What is an AI cloud?

An AI cloud is cloud infrastructure designed around the demands of training and serving AI models rather than general-purpose compute. The distinction is not branding. Traditional cloud workloads are bursty and stateless, and a few hundred milliseconds of variability rarely matters. AI workloads, especially inference for real-time applications, are sustained, GPU-bound, and latency-sensitive in ways that expose every seam in the underlying network.

Three layers define the stack. The compute layer runs the GPUs and accelerators that execute training and inference. The data layer handles the storage, vectorization, and retrieval pipelines that feed models their context. The network layer carries data between the user, the model, and the rest of the application, and for real-time AI it is frequently the largest single contributor to end-to-end latency, not the model itself.

Most discussions of the AI cloud stop at the first two layers because that is where hyperscaler product pages stop. The network layer is where the harder problems live, and where the architecture you choose has the most lasting consequences.

Why the AI cloud is its own category in 2026

Four forces have pushed the AI cloud from a marketing label into a distinct architectural category. Each one reshapes a decision a buyer used to make on autopilot.

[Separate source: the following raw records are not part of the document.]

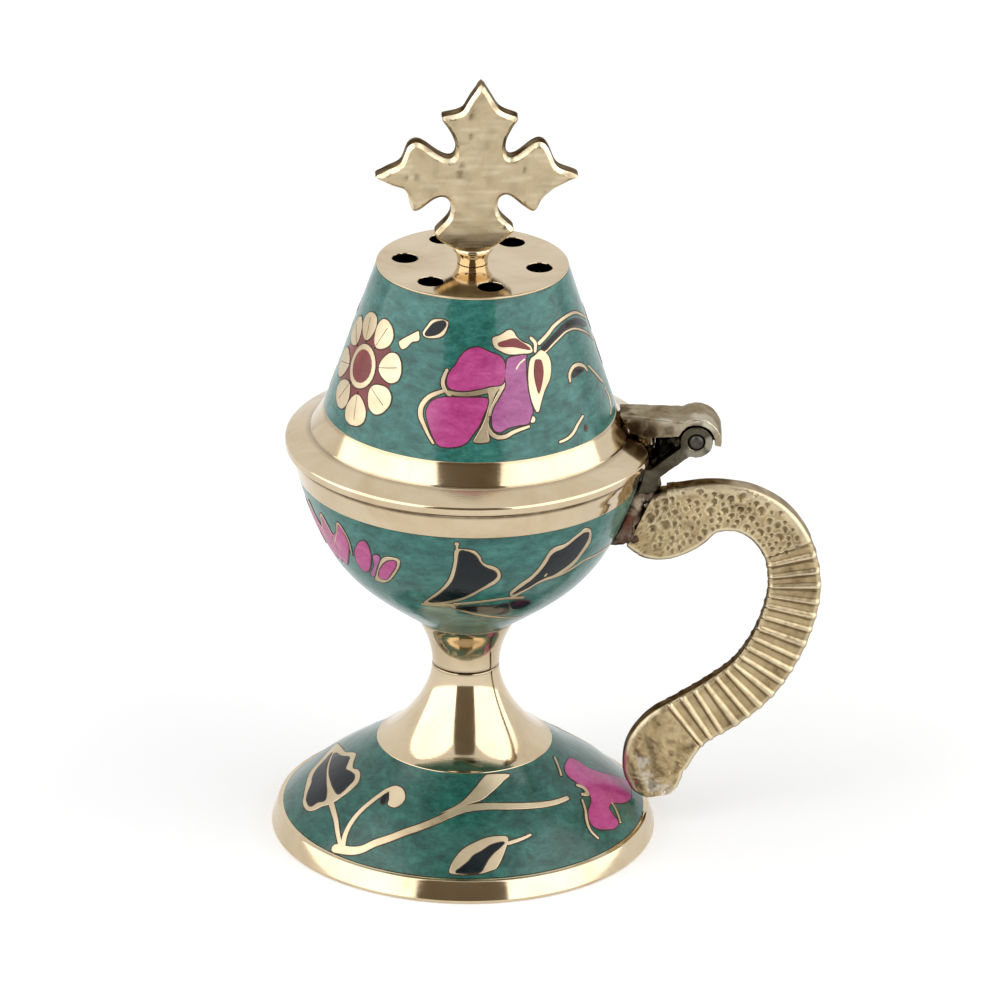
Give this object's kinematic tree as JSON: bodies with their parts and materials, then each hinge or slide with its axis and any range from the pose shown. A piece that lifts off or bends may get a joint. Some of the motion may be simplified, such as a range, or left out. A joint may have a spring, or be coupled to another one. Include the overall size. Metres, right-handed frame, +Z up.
{
  "type": "censer",
  "caption": "Footed brass hand censer with turquoise enamel bands, a hinged conical lid with smoke holes, a cross finial and a scroll handle.",
  "frame": {"origin": "on the surface that the foot stands on, under the middle of the whole censer's length and width, handle included; the turned axis of foot, bowl and lid is 12.24 mm towards -X from it", "axes": "+Z up along the turned axis, +X from the turned axis towards the hinge and handle, the cross faces -Y"},
  "size_m": [0.0834, 0.059, 0.1219],
  "materials": {
    "foot": "polished",
    "foot_enamel": "gloss",
    "bowl": "polished",
    "bowl_enamel": "gloss",
    "lid": "polished",
    "lid_enamel": "gloss",
    "cross_finial": "satin",
    "finial_nut": "satin",
    "lid_hinge_strap": "satin",
    "bowl_hinge_arm": "satin",
    "hinge_pin": "dark",
    "handle": "satin",
    "handle_boss": "satin",
    "stem_stud": "dark",
    "stem_washer": "satin",
    "stem_nut": "satin"
  },
  "bodies": {
    "base": {"foot": "foot", "foot_enamel": "foot_enamel", "bowl": "bowl", "bowl_enamel": "bowl_enamel", "bowl_hinge_arm": "bowl_hinge_arm", "hinge_pin": "hinge_pin", "handle": "handle", "handle_boss": "handle_boss", "stem_stud": "stem_stud", "stem_washer": "stem_washer", "stem_nut": "stem_nut"},
    "lid": {"lid": "lid", "lid_enamel": "lid_enamel", "cross_finial": "cross_finial", "finial_nut": "finial_nut", "lid_hinge_strap": "lid_hinge_strap"}
  },
  "joints": [
    {"name": "lid_hinge", "type": "hinge", "parent": "base", "child": "lid", "pos_m": [0.02201, 0, 0.06535], "axis": [0, 1, 0], "range_deg": [0, 90]}
  ]
}
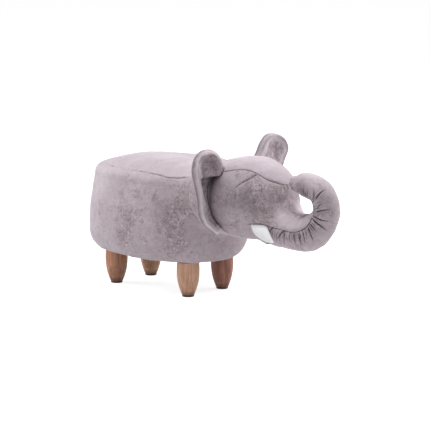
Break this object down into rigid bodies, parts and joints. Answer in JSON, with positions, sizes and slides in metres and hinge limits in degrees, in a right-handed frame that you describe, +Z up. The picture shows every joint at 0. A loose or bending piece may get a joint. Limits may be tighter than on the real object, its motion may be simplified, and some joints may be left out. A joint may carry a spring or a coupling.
{
  "type": "animal footstool",
  "caption": "Elephant-shaped upholstered footstool on turned wooden legs, with padded ears, short tusks and a trunk that curls up into a loop.",
  "frame": {"origin": "on the floor under the middle of the overall box", "axes": "+X along the body towards the head, +Y towards the animal's left side, +Z up"},
  "size_m": [0.6682, 0.2994, 0.337],
  "materials": {
    "cover_fabric": "brushed faux suede with a mottled, worn print",
    "foam": "open-cell foam",
    "stuffing": "loose polyester fibre",
    "tusk_felt": "soft short-napped felt",
    "leg_wood": "stained, satin",
    "frame_wood": "raw plywood and pine",
    "hardboard": "raw hardboard",
    "lining": "non-woven black lining",
    "zinc_steel": "zinc plated",
    "glide_plastic": "moulded"
  },
  "bodies": {
    "root": {"base_board": "frame_wood", "top_board": "frame_wood", "frame_wall": "hardboard", "frame_post_front_left": "frame_wood", "frame_post_front_right": "frame_wood", "frame_post_rear_left": "frame_wood", "frame_post_rear_right": "frame_wood", "seat_foam": "foam", "side_foam": "foam", "side_cover": "cover_fabric", "seat_cover": "cover_fabric", "dust_cover": "lining", "leg_front_left": "leg_wood", "leg_bolt_front_left": "zinc_steel", "leg_nut_front_left": "zinc_steel", "leg_glide_front_left": "glide_plastic", "leg_front_right": "leg_wood", "leg_bolt_front_right": "zinc_steel", "leg_nut_front_right": "zinc_steel", "leg_glide_front_right": "glide_plastic", "leg_rear_left": "leg_wood", "leg_bolt_rear_left": "zinc_steel", "leg_nut_rear_left": "zinc_steel", "leg_glide_rear_left": "glide_plastic", "leg_rear_right": "leg_wood", "leg_bolt_rear_right": "zinc_steel", "leg_nut_rear_right": "zinc_steel", "leg_glide_rear_right": "glide_plastic", "head_stuffing": "stuffing", "trunk_stuffing": "stuffing", "forehead_panel": "cover_fabric", "cheek_panel_left": "cover_fabric", "cheek_panel_right": "cover_fabric", "trunk_gusset": "cover_fabric", "ear_back_left": "cover_fabric", "ear_front_left": "cover_fabric", "ear_back_right": "cover_fabric", "ear_front_right": "cover_fabric", "tusk_left": "tusk_felt", "tusk_right": "tusk_felt"}
  },
  "joints": []
}
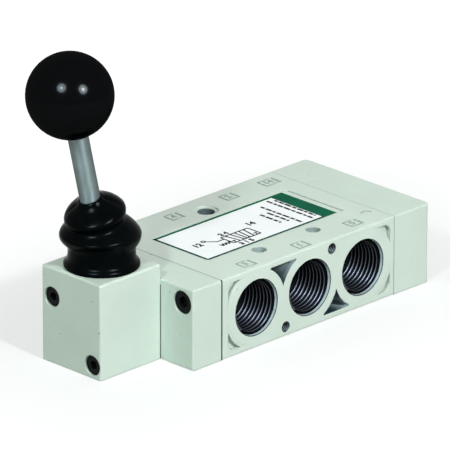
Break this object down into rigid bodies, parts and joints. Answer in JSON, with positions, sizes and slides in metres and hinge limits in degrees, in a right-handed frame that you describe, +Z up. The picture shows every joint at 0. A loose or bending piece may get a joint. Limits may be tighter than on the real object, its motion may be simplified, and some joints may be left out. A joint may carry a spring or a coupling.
{
  "type": "manual air control valve",
  "caption": "Hand lever spool valve: ported body with threaded sockets, plain end cap, lever block with rubber bellows boot, steel rod and ball knob.",
  "frame": {"origin": "on the base face, straight below the spool axis and half way along the ported body", "axes": "+X along the spool from the lever block to the plain end cap, -Y out of the three-port face, +Z up"},
  "size_m": [0.1693, 0.064, 0.1212],
  "materials": {
    "painted_body": "fine satin enamel on die-cast aluminium",
    "painted_ends": "fine satin enamel on die-cast aluminium",
    "label_face": "printed film label with a thin dark green border",
    "black_screw": "black oxide steel",
    "bright_steel": "ground steel",
    "spool_metal": "turned and anodised",
    "bronze": "sintered bronze",
    "insert_brass": "turned brass",
    "seal_rubber": "matt nitrile rubber",
    "boot_rubber": "satin moulded rubber",
    "knob_plastic": "polished phenolic"
  },
  "bodies": {
    "root": {"valve_body": "painted_body", "adapter_plate": "painted_ends", "end_cap": "painted_ends", "lever_block": "painted_ends", "label_plate": "label_face", "adapter_screws": "black_screw", "cap_screws": "black_screw", "lever_block_screws": "black_screw", "adapter_seal": "seal_rubber", "cap_seal": "seal_rubber", "end_bumper": "seal_rubber", "stem_bush": "bronze", "stem_seal": "seal_rubber", "pivot_collar": "bright_steel", "pivot_pin": "bright_steel", "return_spring": "bright_steel", "boot": "boot_rubber"},
    "lever": {"lever_arm": "bright_steel", "pivot_bush": "bronze", "lever_rod": "bright_steel", "rod_lock_nut": "bright_steel", "knob": "knob_plastic", "knob_insert": "insert_brass"},
    "spool_train": {"spool": "spool_metal", "land_seals": "seal_rubber", "end_seals": "seal_rubber", "spool_stem": "bright_steel", "spring_washer": "bright_steel"}
  },
  "joints": [
    {"name": "lever_tilt", "type": "hinge", "parent": "root", "child": "lever", "pos_m": [-0.07425, 0, 0.0394], "axis": [0, 1, 0], "range_deg": [0, 26.2], "stiffness_Nm_per_rad": 0.65, "springref_deg": -31.51, "deforming": ["boot"]},
    {"name": "spool_slide", "type": "slide", "parent": "root", "child": "spool_train", "axis": [1, 0, 0], "range_m": [-0.01084, 0], "deforming": ["return_spring"]}
  ],
  "couplings": [
    {"joint": "spool_slide", "follows": "lever_tilt", "m_per_rad": -0.023692}
  ]
}
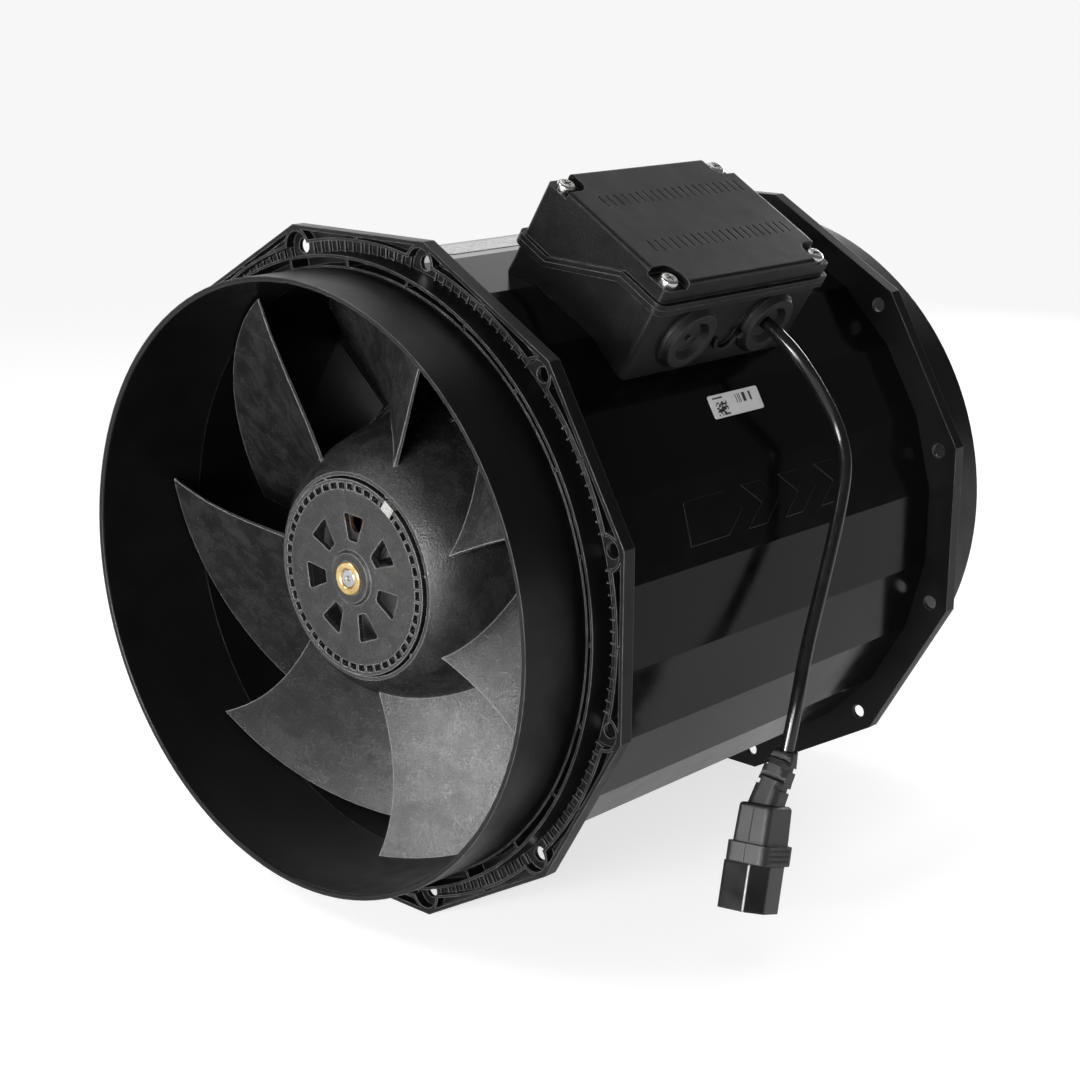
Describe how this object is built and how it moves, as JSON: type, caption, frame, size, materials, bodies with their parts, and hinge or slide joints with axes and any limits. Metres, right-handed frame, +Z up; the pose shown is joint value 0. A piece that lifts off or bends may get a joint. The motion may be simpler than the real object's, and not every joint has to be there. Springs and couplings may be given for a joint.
{
  "type": "inline duct fan",
  "caption": "Mixed-flow inline fan for round ducts: flanged spigot at each end, gloss black polygonal casing, black impeller, side terminal box and a short cord with an appliance plug",
  "frame": {"origin": "on the duct axis, at the mouth of the inlet spigot", "axes": "+Y along the airflow from the inlet to the outlet, +Z up, +X to the right seen from the inlet"},
  "size_m": [0.38, 0.382, 0.3757],
  "materials": {
    "cap_plastic": "satin black moulding",
    "shell_plastic": "high gloss black",
    "inner_plastic": "satin black",
    "impeller_plastic": "glass-fibre filled, faintly mottled",
    "box_plastic": "fine texture",
    "black_rubber": "matt",
    "zinc_steel": "zinc plated",
    "shaft_steel": "ground",
    "core_steel": "laminated",
    "cast_aluminium": "cast",
    "copper_wire": "enamelled copper",
    "bush_brass": "turned",
    "magnet": "sintered",
    "board": "printed circuit board",
    "cord_pvc": "smooth flexible sheath",
    "plug_plastic": "fine texture",
    "shroud_plastic": "gloss",
    "pin_brass": "nickel plated",
    "white_label": "plain label",
    "grey_label": "plain label",
    "nylon": "natural nylon"
  },
  "bodies": {
    "casing": {"inlet_cap": "cap_plastic", "outlet_cap": "cap_plastic", "casing_shell": "shell_plastic", "impeller_tube": "inner_plastic", "outlet_tube": "inner_plastic", "vane_ring": "inner_plastic", "guide_vanes": "inner_plastic", "vane_hub": "inner_plastic", "motor_flange": "cast_aluminium", "motor_screws": "zinc_steel", "bearing_tube": "cast_aluminium", "front_bearing": "shaft_steel", "rear_bearing": "shaft_steel", "stator_core": "core_steel", "stator_windings": "copper_wire", "electronics_housing": "cast_aluminium", "control_board": "board", "tail_cover": "inner_plastic", "tail_screws": "zinc_steel", "terminal_box_base": "box_plastic", "terminal_box_lid": "box_plastic", "box_seal": "black_rubber", "lid_screws": "zinc_steel", "box_screws": "zinc_steel", "blank_grommet": "black_rubber", "cable_grommet": "black_rubber", "lead_bush": "black_rubber", "motor_lead": "cord_pvc", "terminal_block": "nylon", "terminal_clamp_screws": "zinc_steel", "supply_tail": "cord_pvc", "cord_clamp": "nylon", "cord_clamp_screws": "zinc_steel", "serial_label": "white_label", "rating_label": "grey_label", "power_cord": "cord_pvc", "cord_strain_relief": "plug_plastic", "plug_body": "plug_plastic", "plug_shroud": "shroud_plastic", "plug_pins": "pin_brass"},
    "rotor": {"impeller": "impeller_plastic", "shaft_bush": "bush_brass", "motor_shaft": "shaft_steel", "shaft_circlip": "zinc_steel", "balance_clip": "zinc_steel", "rotor_cup": "core_steel", "magnet_ring": "magnet"}
  },
  "joints": [
    {"name": "impeller_spin", "type": "hinge", "parent": "casing", "child": "rotor", "pos_m": [0, 0, 0], "axis": [0, 1, 0], "continuous": true}
  ]
}
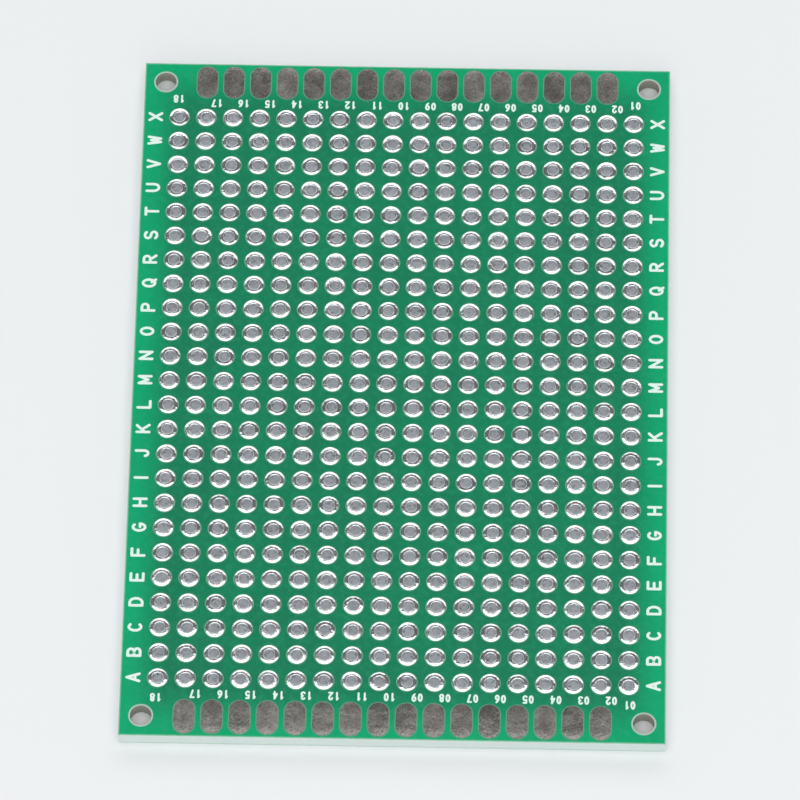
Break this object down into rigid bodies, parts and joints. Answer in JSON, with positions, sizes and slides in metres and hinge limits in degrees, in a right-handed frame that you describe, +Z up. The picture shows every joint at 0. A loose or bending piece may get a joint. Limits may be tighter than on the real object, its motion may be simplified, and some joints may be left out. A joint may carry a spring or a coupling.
{
  "type": "prototype board",
  "caption": "Flat rectangular double-sided circuit board with a grid of plated through holes, tinned pads along both ends and a screw hole in each corner.",
  "frame": {"origin": "middle of the underside, on the plane of the back pads' crowns, which the board lies on", "axes": "+X across the board towards column 1, +Y along the board from row A to row X, +Z up out of the front face"},
  "size_m": [0.05, 0.07, 0.0017],
  "materials": {
    "laminate": "pale glass-epoxy, fine layers at the cut edge",
    "solder_mask": "glossy green solder mask",
    "tin_plating": "bright hot-air-levelled tin, slightly uneven",
    "edge_tin": "satin tin, mottled grey",
    "legend_ink": "white printed ink"
  },
  "bodies": {
    "root": {"laminate": "laminate", "solder_mask_front": "solder_mask", "solder_mask_back": "solder_mask", "plated_row_a": "tin_plating", "plated_row_b": "tin_plating", "plated_row_c": "tin_plating", "plated_row_d": "tin_plating", "plated_row_e": "tin_plating", "plated_row_f": "tin_plating", "plated_row_g": "tin_plating", "plated_row_h": "tin_plating", "plated_row_i": "tin_plating", "plated_row_j": "tin_plating", "plated_row_k": "tin_plating", "plated_row_l": "tin_plating", "plated_row_m": "tin_plating", "plated_row_n": "tin_plating", "plated_row_o": "tin_plating", "plated_row_p": "tin_plating", "plated_row_q": "tin_plating", "plated_row_r": "tin_plating", "plated_row_s": "tin_plating", "plated_row_t": "tin_plating", "plated_row_u": "tin_plating", "plated_row_v": "tin_plating", "plated_row_w": "tin_plating", "plated_row_x": "tin_plating", "edge_pads_front_a": "edge_tin", "edge_pads_front_x": "edge_tin", "edge_pads_back_a": "edge_tin", "edge_pads_back_x": "edge_tin"}
  },
  "joints": []
}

Sovereignty has become a procurement requirement. Worldwide sovereign cloud infrastructure-as-a-service spending is forecast to total $80 billion in 2026, a 35.6% increase, with European spending rising 83% to $12.6 billion, per Gartner figures reported by Data Center Dynamics. The drivers are geopolitical: organizations outside the US and China want data and AI workloads to stay inside their own borders. For an AI cloud, that means region-aware deployment is no longer a premium feature. It is a baseline expectation and increasingly a legal one. Telnyx offers EU data residency as a structural property of its network-anchored architecture, with compute and data remaining inside the EEA for EU-region deployments.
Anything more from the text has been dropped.